189 Seiten, Dissertation Technische Universität Kaiserslautern (2019), Hardcover, A5

Zusammenfassung / Abstract

Model uncertainty is a challenge inherent in many applications of mathematical models. Optimization procedures in general take place under a particular model which might be misspecified due to statistical estimation errors and incomplete information. Difficulties arise since a strategy which is optimal under the approximating model might perform rather badly in the true model.

We consider utility maximization problems in continuous-time financial markets. It is well known that drift parameters in such markets are difficult to estimate. To obtain strategies that are robust with respect to a misspecification of the drift we consider a worst-case utility maximization problem with ellipsoidal uncertainty sets and a constraint that prevents a pure bond investment. By a dual approach we derive an explicit representation of the optimal strategy and prove a minimax theorem. This enables us to show that the optimal strategy converges to a generalized uniform diversification strategy as uncertainty increases.

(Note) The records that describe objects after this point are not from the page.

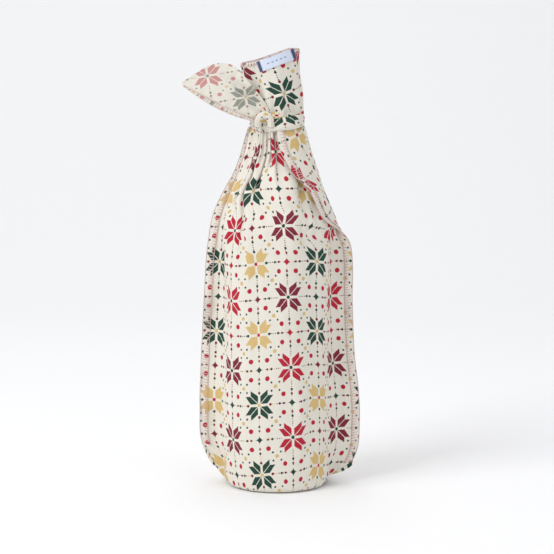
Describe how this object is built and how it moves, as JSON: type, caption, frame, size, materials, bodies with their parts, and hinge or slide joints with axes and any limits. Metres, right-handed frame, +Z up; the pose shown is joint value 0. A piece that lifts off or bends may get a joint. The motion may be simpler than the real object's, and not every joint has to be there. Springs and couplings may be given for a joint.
{
  "type": "wine gift bag",
  "caption": "Printed cotton gift bag round a wine bottle, tied in a knot on the neck, with a leaf-shaped tail, loose overlocked sides and a small woven label.",
  "frame": {"origin": "on the surface that the bag stands on, under the bottle's axis, at the middle of the bottom seam", "axes": "+Z is up along the bottle; X runs across the bag from seam to seam, with the leaf-shaped tail at -X; the front with the label faces -Y"},
  "size_m": [0.1286, 0.08, 0.3176],
  "materials": {
    "bottle_glass": "clear dark green glass",
    "cork": "natural cork",
    "capsule_foil": "satin burgundy foil",
    "printed_cotton": "plain-weave cotton with a printed grid of flowers, stars and dots",
    "overlock_thread": "overlocked cream thread",
    "label_ribbon": "woven pale blue ribbon",
    "label_thread": "navy thread"
  },
  "bodies": {
    "bag": {"bottle": "bottle_glass", "cork": "cork", "capsule": "capsule_foil", "front_panel": "printed_cotton", "back_panel": "printed_cotton", "left_seam_stitching": "overlock_thread", "right_seam_stitching": "overlock_thread", "bottom_seam_stitching": "overlock_thread", "knot_band": "printed_cotton", "knot_wrap": "printed_cotton", "knot_loop": "printed_cotton", "upper_tail": "printed_cotton", "upper_tail_stitching": "overlock_thread", "label": "label_ribbon", "label_stitches": "label_thread"},
    "left_tail": {"left_tail": "printed_cotton", "left_tail_stitching": "overlock_thread"},
    "left_tail_tip": {"left_tail_tip": "printed_cotton", "left_tail_tip_stitching": "overlock_thread"}
  },
  "joints": [
    {"name": "left_tail_swing", "type": "hinge", "parent": "bag", "child": "left_tail", "pos_m": [-0.0165, -0.01636, 0.27], "axis": [0, 1, 0], "range_deg": [-45, 25], "stiffness_Nm_per_rad": 0.02},
    {"name": "left_tail_tip_fold", "type": "hinge", "parent": "left_tail", "child": "left_tail_tip", "pos_m": [-0.04264, -0.01636, 0.28003], "axis": [0.3584, 0, 0.9336], "range_deg": [-60, 60], "stiffness_Nm_per_rad": 0.01}
  ]
}
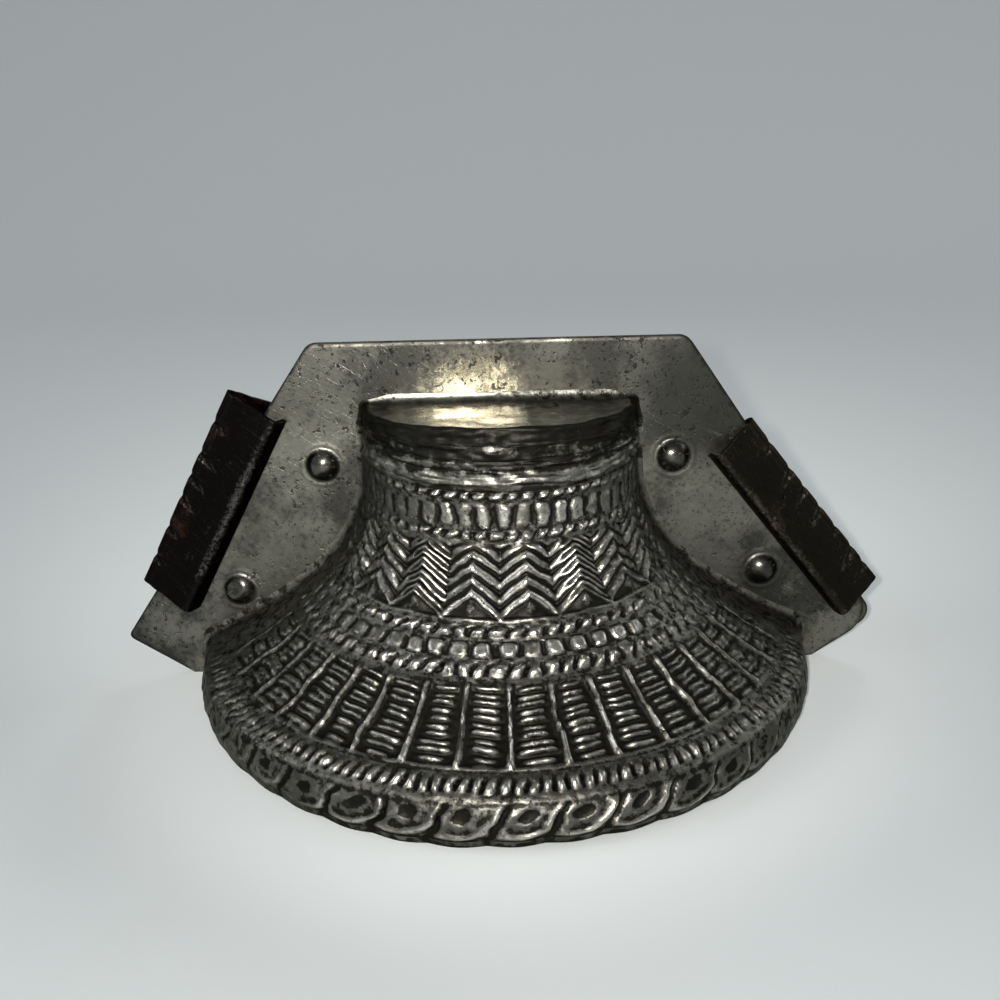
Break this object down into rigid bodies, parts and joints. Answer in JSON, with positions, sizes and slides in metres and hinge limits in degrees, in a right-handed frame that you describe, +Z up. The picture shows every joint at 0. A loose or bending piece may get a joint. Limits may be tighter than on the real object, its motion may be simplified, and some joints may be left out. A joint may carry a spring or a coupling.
{
  "type": "chocolate mould",
  "caption": "Two-piece pressed tin mould for a chocolate basket with a flared, braided rim, wide flanges and folded spring clips that slide off their slanted edges.",
  "frame": {"origin": "centre of the footprint, on the surface that the open rim stands on", "axes": "+X along the flanges towards the right clip, +Y away from the viewer through both halves, +Z up towards the flat foot of the basket"},
  "size_m": [0.15, 0.122, 0.0669],
  "materials": {
    "front_tin": "aged tinplate, dull grey with dark tarnish in the relief",
    "back_tin": "aged tinplate, dull grey with dark tarnish in the relief",
    "left_clip_steel": "spring steel, almost black, with brown rust",
    "right_clip_steel": "spring steel, brown, with a satin rust film"
  },
  "bodies": {
    "mould": {"front_half": "front_tin", "back_half": "back_tin"},
    "left_clip": {"left_clip": "left_clip_steel"},
    "right_clip": {"right_clip": "right_clip_steel"}
  },
  "joints": [
    {"name": "left_clip_slide", "type": "slide", "parent": "mould", "child": "left_clip", "axis": [-0.823, 0, 0.568], "range_m": [-0.0015, 0.015]},
    {"name": "right_clip_slide", "type": "slide", "parent": "mould", "child": "right_clip", "axis": [0.823, 0, 0.568], "range_m": [0, 0.014]}
  ]
}
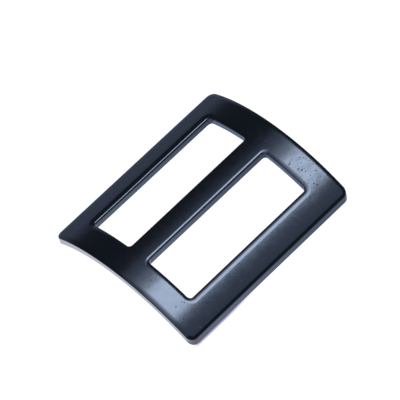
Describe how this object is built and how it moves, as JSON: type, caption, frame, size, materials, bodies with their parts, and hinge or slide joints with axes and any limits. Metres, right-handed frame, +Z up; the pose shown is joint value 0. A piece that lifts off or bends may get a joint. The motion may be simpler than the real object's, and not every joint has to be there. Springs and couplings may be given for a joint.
{
  "type": "curved slide buckle",
  "caption": "Curved slide buckle: a black painted metal plate, arched across its width, with long strap slots either side of a centre bar and rounded upper edges.",
  "frame": {"origin": "on the surface that the buckle stands on, under the middle of the arch", "axes": "+X across the bars, +Y along the bars, +Z up through the top of the arch"},
  "size_m": [0.0304, 0.0352, 0.0063],
  "materials": {
    "black_paint": "glossy black paint over a zinc casting, with a faint orange peel"
  },
  "bodies": {
    "root": {"slide_frame": "black_paint"}
  },
  "joints": []
}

To come up with a reasonable uncertainty set, investors can use filtering techniques to estimate the drift based on return observations as well as external sources of information, so-called expert opinions. In a financial market with Gaussian drift we investigate the asymptotic behavior of the filter as the frequency of expert opinions tends to infinity. We show that the information obtained from observing the expert opinions is asymptotically the same as that from observing a certain diffusion process which we interpret as a continuous-time expert.

Our observations about how expert opinions improve drift estimates can be used for our robust utility maximization problem. We show that our duality approach carries over to a financial market with non-constant drift. A time-dependent uncertainty set can then be defined based on a filter. We apply this to various investor filtrations and investigate which effect expert opinions have on the robust strategies.